How have you guys tackled the problem of plastic pollution in our oceans, and what advice do you have for people who want to make a difference but may not know where to start?
The issue of plastics in our environment ties strongly to the work on species at risk. The growing plastic problem causes implications for all species, including us. We're advocating for a ban on single use plastics in BC and Canada. If you want to take action against plastics use your voice to advocate for and vote for those with strong policies on plastic pollution. Right now, the BC government is seeking public feedback on a plastics ban. Use your voice now and fill it out: https://feedback.engage.gov.bc.ca/129976
Individual action is also important to show there indeed is a way to live mostly plastic-free life. Find a local store offers plastic-free produce, shop at bulk food stores and fill your jars, buy thrift clothes, prepare in the morning by packing a res-usable bag and water bottle. There are many ways to live a (mostly) plastic free lifestyle, which is really exciting!
How important are partnerships with other organizations to achieve goals for the planet?

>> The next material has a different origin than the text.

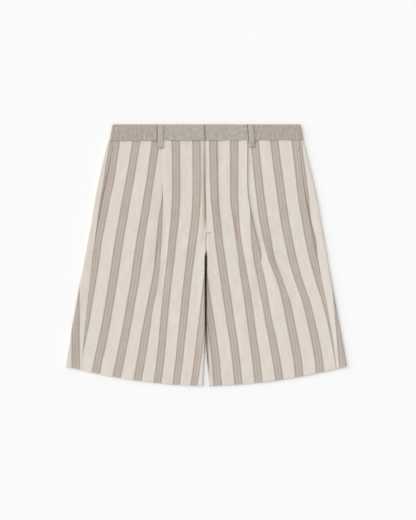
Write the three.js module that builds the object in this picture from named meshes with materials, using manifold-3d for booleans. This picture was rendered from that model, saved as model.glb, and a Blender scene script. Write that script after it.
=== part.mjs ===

Relationships with other organizations are very important and as we face more environmental challenges than ever, collaborating together and using our united voice is going to be more and more important.
How can someone get involved with the Wilderness Committee?
There are so many opportunities to get involved with the Wilderness Committee. We've got opportunities for paid canvassing, volunteering at local events, or field trips to help protect old growth rain-forests. Visit https://www.wildernesscommittee.org/take-action for more information.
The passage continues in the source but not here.